Prominent public health experts and industry insiders have the opinion that India has to be remained cautious in the method of calculating trade margin rationalisation to avoid implications on its exports of medical devices.
India’s Export-Import policy is constantly under the scanner of the South Asian countries and there have been far too many pieces of evidence. For instance, immediately after the price capping of stents by the Indian government, Pakistan, Sri Lanka and Bangladesh followed suit and got a similar line of price control.
In February 2017, India slashed the price of coronary stents by 80 per cent. Immediately, in the same month, Pakistan’s senate committee on health directed the health ministry and the Drug Regulatory Authority of Pakistan to formulate a pricing policy on stents within a month.
Consequently, in April, Bangladesh too joined the bandwagon; the Directorate General of Drug Administration contemplated bringing down the current price by half. Six months later, Sri Lanka followed the suit – the prices of the bare-metal stent and the drug-eluting stent was reduced at a similar rate.
This clearly proves that any Export-Import policy which GOI will try to implement is clearly pursued by the neighbour ring countries.
Well, in short, India is considering trade margin rationalisation as an alternative mechanism to price control. The medical device industry is concerned whether the calculation will be balanced and agreeable.

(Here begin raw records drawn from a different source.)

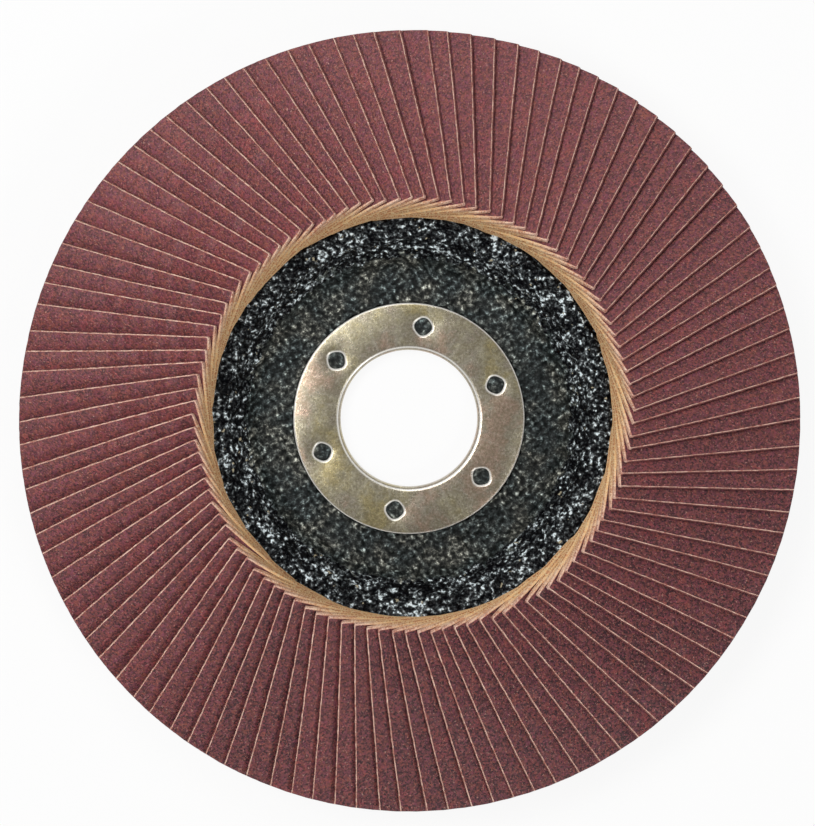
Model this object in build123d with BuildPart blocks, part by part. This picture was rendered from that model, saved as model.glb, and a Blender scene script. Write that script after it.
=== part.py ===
from build123d import *
import os
from math import asin, cos, degrees, radians, sin, sqrt, tan

# Flap disc for an angle grinder, conical form, lying on its back.
# Millimetres. The origin is on the spindle axis, in the plane of the hub's back face.
# +Z points away from the grinder, towards the work.

# Driving dimensions: the disc
disc_diameter = 125.0
bore_diameter = 22.23
cone_angle = 10.5

# Driving dimensions: the pressed steel centre flange
flange_diameter = 37.5
flange_thickness = 0.8
flange_lip = 0.6
flange_proud = 0.2
neck_setback = 0.3
hole_count = 6
hole_size = 2.9
hole_corner = 0.8
hole_circle_diameter = 30.1
first_hole_angle = 21.2

# Driving dimensions: the moulded backing plate
plate_diameter = 112.0
plate_thickness = 2.8
hub_flat_diameter = 48.0
hub_bend_radius = 2.5
crown_diameter = 60.0
crown_height = 9.0
crown_bend_radius = 4.0

# Driving dimensions: the adhesive
bed_thickness = 1.0
bed_inner_diameter = 54.4
bed_outer_diameter = 109.0
bead_height = 1.1
bead_setback = 0.8

# Driving dimensions: the flaps
flap_count = 106
flaps_per_node = 2
flap_thickness = 0.8
flap_width = 17.0
flap_length = 31.0
flap_skew = 10.7
flap_inner_diameter = 63.4
first_flap_angle = 2.86

# Clearances
neck_clearance = 0.05
recess_clearance = 0.1
nest_clearance = 0.08
foot_clearance = 0.05
bead_clearance = 0.1

# Radii and heights that follow from them
disc_radius = disc_diameter / 2
bore_radius = bore_diameter / 2
flange_radius = flange_diameter / 2
neck_radius = bore_radius + flange_thickness
hub_front = plate_thickness
flange_front = hub_front + flange_proud
flange_back = flange_front - flange_thickness
plate_radius = plate_diameter / 2
hub_flat_radius = hub_flat_diameter / 2
crown_radius = crown_diameter / 2
bed_inner_radius = bed_inner_diameter / 2
bed_outer_radius = bed_outer_diameter / 2
flap_inner_radius = flap_inner_diameter / 2
bead_radius = flap_inner_radius - bead_clearance
slope = radians(cone_angle)


def land_point(radius):
    """Point of the section on the plate's conical front, outside the crown."""
    return (radius, crown_height - (radius - crown_radius) * tan(slope))


def wall_point(radius):
    """Point of the section on the plate's front, on the wall between the hub and the crown."""
    share = (radius - hub_flat_radius) / (crown_radius - hub_flat_radius)
    return (radius, hub_front + share * (crown_height - hub_front))


def seat_point(radius):
    """Point of the section on the adhesive's conical top, where the flaps stand."""
    return (radius, land_point(radius)[1] + bed_thickness)


def bend(before, corner, after, radius):
    """The two ends of the flat that a bend of this radius leaves across a corner."""
    arm_in = (Vector(before) - Vector(corner)).normalized()
    arm_out = (Vector(after) - Vector(corner)).normalized()
    reach = radius / tan(radians(arm_in.get_angle(arm_out)) / 2)
    return [Vector(corner) + arm_in * reach, Vector(corner) + arm_out * reach]


hub_corner = (hub_flat_radius, hub_front)
crown_corner = (crown_radius, crown_height)
plate_mouth = (neck_radius + neck_clearance, hub_front)
plate_rim = land_point(plate_radius)
crown_bend = bend(hub_corner, crown_corner, plate_rim, crown_bend_radius)

# Centre flange: one pressing, a flat ring whose neck turns down through the bore
with BuildPart() as centre_flange:
    with BuildSketch(Plane.XZ):
        with BuildLine():
            Polyline(
                (bore_radius, neck_setback),
                (bore_radius, flange_front),
                (flange_radius, flange_front),
                (flange_radius, flange_back),
                (neck_radius, flange_back),
                (neck_radius, neck_setback),
                close=True,
            )
        make_face()
    revolve(axis=Axis.Z)
    chamfer(centre_flange.edges().group_by(Axis.Z)[-1].sort_by(Edge.length)[0], flange_lip)
    # Pierced holes, squares with cut corners and a diagonal along the radius, where resin grips
    with BuildSketch(Plane.XY.offset(flange_front)) as holes:
        with PolarLocations(hole_circle_diameter / 2, hole_count, first_hole_angle):
            Rectangle(hole_size, hole_size, rotation=45)
        chamfer(holes.vertices(), hole_corner)
    extrude(amount=-flange_thickness, mode=Mode.SUBTRACT)
centre_flange.part.label = "centre_flange"

# Backing plate: glass cloth and resin pressed to one thickness, with hub, wall, crown and conical land
with BuildPart() as backing_plate:
    with BuildSketch(Plane.XZ):
        with BuildLine():
            Polyline(
                plate_mouth,
                *bend(plate_mouth, hub_corner, crown_corner, hub_bend_radius),
                *crown_bend,
                plate_rim,
            )
            offset(amount=plate_thickness, side=Side.RIGHT, kind=Kind.INTERSECTION)
        make_face()
    revolve(axis=Axis.Z)
    # The flange is pressed into the hub
    with BuildSketch(Plane.XY.offset(flange_back)):
        Circle(flange_radius + recess_clearance)
        Circle(neck_radius + neck_clearance, mode=Mode.SUBTRACT)
    extrude(amount=plate_thickness, mode=Mode.SUBTRACT)
backing_plate.part.label = "backing_plate"

# Flap: a square-cut strip of abrasive cloth. It stands in the adhesive on one long edge and leans
# back over the flap before it, as far as the flaps' thickness needs at the inner end of the nest.
pitch = 360 / flap_count
lean = asin((flap_thickness + nest_clearance) / (flap_inner_diameter / 2 * radians(pitch)))
down_slope = Vector(cos(slope), 0, -sin(slope))
off_slope = Vector(sin(slope), 0, cos(slope))
up_flap = off_slope * sin(lean) - Vector(0, cos(lean), 0)
foot_y = flap_width * cos(lean) - flap_skew
foot_x = sqrt(flap_inner_radius**2 - foot_y**2)
foot_z = seat_point(flap_inner_radius)[1] + foot_clearance

with BuildPart() as flap:
    with BuildSketch(Plane(origin=(foot_x, foot_y, foot_z), x_dir=up_flap, z_dir=-down_slope)):
        Rectangle(flap_width, flap_thickness, align=(Align.MIN, Align.MIN))
    extrude(amount=-flap_length)
    # The rim is trimmed round after the flaps are glued. On one flap that is two flats: the first is
    # one pitch wide, where the flap shows, and the second reaches its foot under the next flaps.
    trim_start = degrees(-asin(flap_skew / disc_radius))
    trim_end = degrees(asin((foot_y + flap_thickness) / disc_radius))
    with BuildSketch():
        with BuildLine():
            Polyline(
                (0, -disc_radius),
                Vector(disc_radius, 0).rotate(Axis.Z, trim_start),
                Vector(disc_radius, 0).rotate(Axis.Z, trim_start + pitch),
                Vector(disc_radius, 0).rotate(Axis.Z, trim_end),
                (0, disc_radius),
                close=True,
            )
        make_face()
    extrude(amount=foot_z + flap_width, mode=Mode.INTERSECT)

# Adhesive: a cured ring over wall, crown and land, squeezed up as a bead before the inner feet
with BuildPart() as adhesive_bed:
    bead_top = seat_point(bead_radius)[1] + bead_height
    with BuildSketch(Plane.XZ):
        with BuildLine():
            Polyline(
                wall_point(bed_inner_radius),
                *crown_bend,
                land_point(bed_outer_radius),
                seat_point(bed_outer_radius),
                seat_point(bead_radius),
                (bead_radius - bead_setback, bead_top),
                close=True,
            )
        make_face()
    revolve(axis=Axis.Z)
adhesive_bed.part.label = "adhesive_bed"

os.makedirs("parts", exist_ok=True)
export_step(centre_flange.part, "parts/centre_flange.step")
export_step(backing_plate.part, "parts/backing_plate.step")
export_step(adhesive_bed.part, "parts/adhesive_bed.step")

for node in range(flap_count // flaps_per_node):
    first_angle = first_flap_angle + node * flaps_per_node * pitch
    with BuildPart() as flap_pair:
        with PolarLocations(0, flaps_per_node, first_angle, flaps_per_node * pitch):
            add(flap.part)
    flap_pair.part.label = f"flap_pair_{node + 1:02d}"
    export_step(flap_pair.part, f"parts/{flap_pair.part.label}.step")
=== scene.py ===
# %% [markdown]
# This file dresses a flap disc for an angle grinder: a steel centre flange, a pressed glass-fibre
# plate, a ring of black adhesive and 106 overlapping flaps of abrasive cloth. The solid model of the
# same disc is loaded first and stays where it is. Everything made below sits exactly on it.

# %% Load the solid model
import random
from math import asin, atan2, cos, degrees, e, pi, radians, sin, sqrt, tan

import bmesh
import bpy
from mathutils import Euler, Matrix, Vector, noise


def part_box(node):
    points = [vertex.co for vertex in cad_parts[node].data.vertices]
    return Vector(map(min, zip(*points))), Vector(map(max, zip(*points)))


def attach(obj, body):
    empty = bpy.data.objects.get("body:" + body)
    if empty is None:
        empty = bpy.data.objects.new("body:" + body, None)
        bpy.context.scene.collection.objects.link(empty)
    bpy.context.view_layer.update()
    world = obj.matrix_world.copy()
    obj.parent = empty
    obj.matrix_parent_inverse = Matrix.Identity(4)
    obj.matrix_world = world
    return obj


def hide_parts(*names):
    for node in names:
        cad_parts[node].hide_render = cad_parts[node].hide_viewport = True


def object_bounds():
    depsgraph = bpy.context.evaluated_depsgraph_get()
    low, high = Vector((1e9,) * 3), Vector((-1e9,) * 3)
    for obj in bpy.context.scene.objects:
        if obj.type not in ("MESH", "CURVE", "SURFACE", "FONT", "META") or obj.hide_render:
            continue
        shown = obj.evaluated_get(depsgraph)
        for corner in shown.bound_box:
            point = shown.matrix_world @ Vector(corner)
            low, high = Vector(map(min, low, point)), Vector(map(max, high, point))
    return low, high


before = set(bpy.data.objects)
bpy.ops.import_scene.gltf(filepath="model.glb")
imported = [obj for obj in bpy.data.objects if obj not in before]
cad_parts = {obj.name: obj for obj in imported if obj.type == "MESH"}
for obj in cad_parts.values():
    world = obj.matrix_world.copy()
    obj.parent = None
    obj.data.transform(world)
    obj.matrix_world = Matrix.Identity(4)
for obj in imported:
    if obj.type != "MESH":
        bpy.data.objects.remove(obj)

cad_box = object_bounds()
mm = 0.001
print("The solid model has", len(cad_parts), "nodes, inside", cad_box)

# %% [markdown]
# The photograph was taken from nearly straight above with a long lens, so the round rim stays round.
# A camera 0.55 m over the disc, leant back by two degrees, gives the same small perspective. The
# centre, the radius and the height of the rim's circle fix the aim and the scale.

# %% Camera
frame_width, frame_height = 815, 826
rim_pixel = Vector((408.97, 420.31))
rim_radius_pixels = 391.4
disc_radius = cad_box[1][0]
rim_top = 11.4 * mm
camera_distance = 0.55
camera_tilt = radians(1.8)
sensor = 36.0

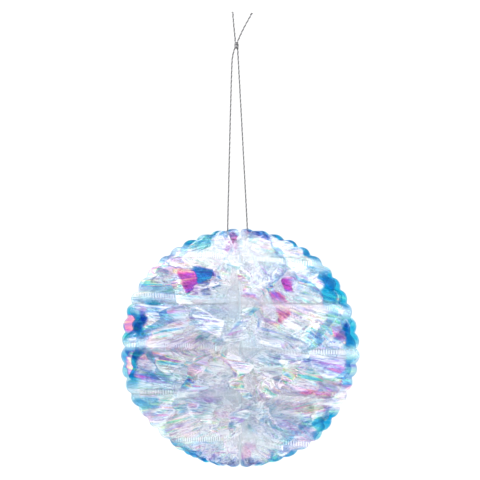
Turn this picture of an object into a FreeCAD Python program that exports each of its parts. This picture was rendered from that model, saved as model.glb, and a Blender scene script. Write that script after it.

“A global company’s subsidiary should be viewed as a domestic firm, with added costs not borne by the typical domestic firm, for purposes of the Trade Margin computation. Trade margin rationalization should be based on a comparable PTT (Price to trade) and not landed cost basis in the case of imports, as it does not consider other intermediate expenses such as training clinicians on the technology, providing technical support to clinicians or patients for the product, investment on creating therapy awareness and skill development of clinicians, financing sales and collection costs in India, paying Indian corporate taxes, and other normal expenses for developing and serving the Indian market,” said Ritesh K Singh, Public Health Expert and Group Chief Economist, Raymond Limited.
Trade margin rationalization based on Department of Pharmaceuticals report on high trade margin rightly addresses the issue of high trade margin escalation as the reason for MRP (Maximum Retail Price) enhancement. If the trade margin proposal is implemented, it is estimated to reduce the MRP by 73 per cent. This will not only bring inpatient affordability but also allow access to quality healthcare. It will keep the door open for innovation and capability enhancement of the clinicians on newer technologies.
So, adopting the proposal to calculate from the first point of sale would encourage innovation, increase affordable access to quality care, support skilling and training and have a significant impact in reducing prices for patients, thereby enhancing India’s competitiveness edge. This presents a win-win situation for all.